AECOM won an initial £200 million, three-year contract as part of the ILIOS consortium for the UK STEP fusion prototype, with the wider program offering up to £10 billion in future opportunities. The company beat Q1 FY2026 expectations with adjusted EPS $1.29 vs $1.17 and revenue $1.85B vs $1.78B, prompting RBC to raise its price target to $142 (from $139) and maintain an Outperform; AECOM also declared a $0.31 quarterly dividend payable April 17, 2026. Shares trade near a 52-week low (the article cites $85 low; current $88.65) while the firm carries roughly $11.5B market cap and reported ~$16.1B revenue in FY2025.

Analysis

This is a classic ‘‘optionality’’ story crystallizing into tangible backlog: an engineering win for a single firm increases the probability that future, much larger tranches of program spending will be awarded to contractors already embedded in the consortium. That creates a multi-year revenue and margin stream that is disproportionately valuable to firms with low incremental capital intensity — it can drive multiple expansion even when the near-term EPS contribution is modest. Second-order beneficiaries include specialist suppliers (cryogenics, superconducting magnets, vacuum vessels, heavy civil subcontractors) and local labor markets; those supplier bottlenecks are the most likely choke points that would turn a win into execution pain.
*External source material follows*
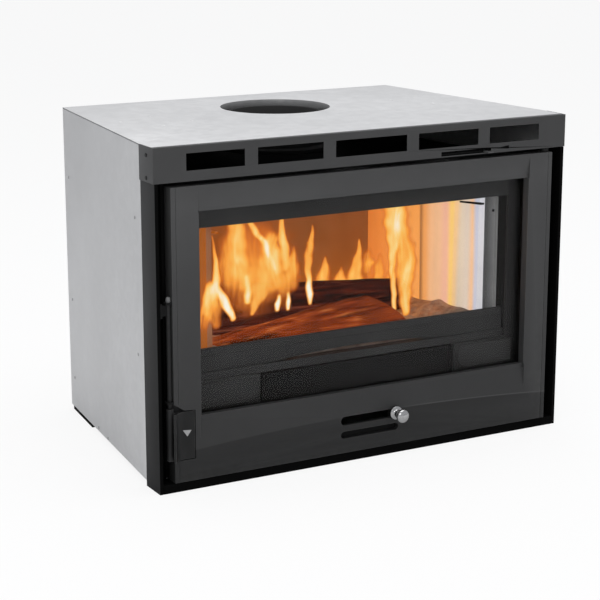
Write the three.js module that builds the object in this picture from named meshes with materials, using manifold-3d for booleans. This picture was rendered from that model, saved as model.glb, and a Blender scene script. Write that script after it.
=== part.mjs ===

Key catalysts are near-term contract award cadence and UK political support (budget appropriations and permitting) — positive confirmations should re-rate consensus estimates quickly, while any government retrenchment or technical setback creates asymmetric downside for forward-looking multiples. For portfolio positioning, the trade hinges on a 12–36 month view. Near-term earnings are unlikely to move the needle, but program optionality can be monetized through directed equity exposure plus asymmetric options. The consensus currently underweights the embedded follow-on opportunity and overweights headline delivery risk; a measured overweight into a staged program of buys and hedges captures upside while limiting exposure to timing and inflation shocks.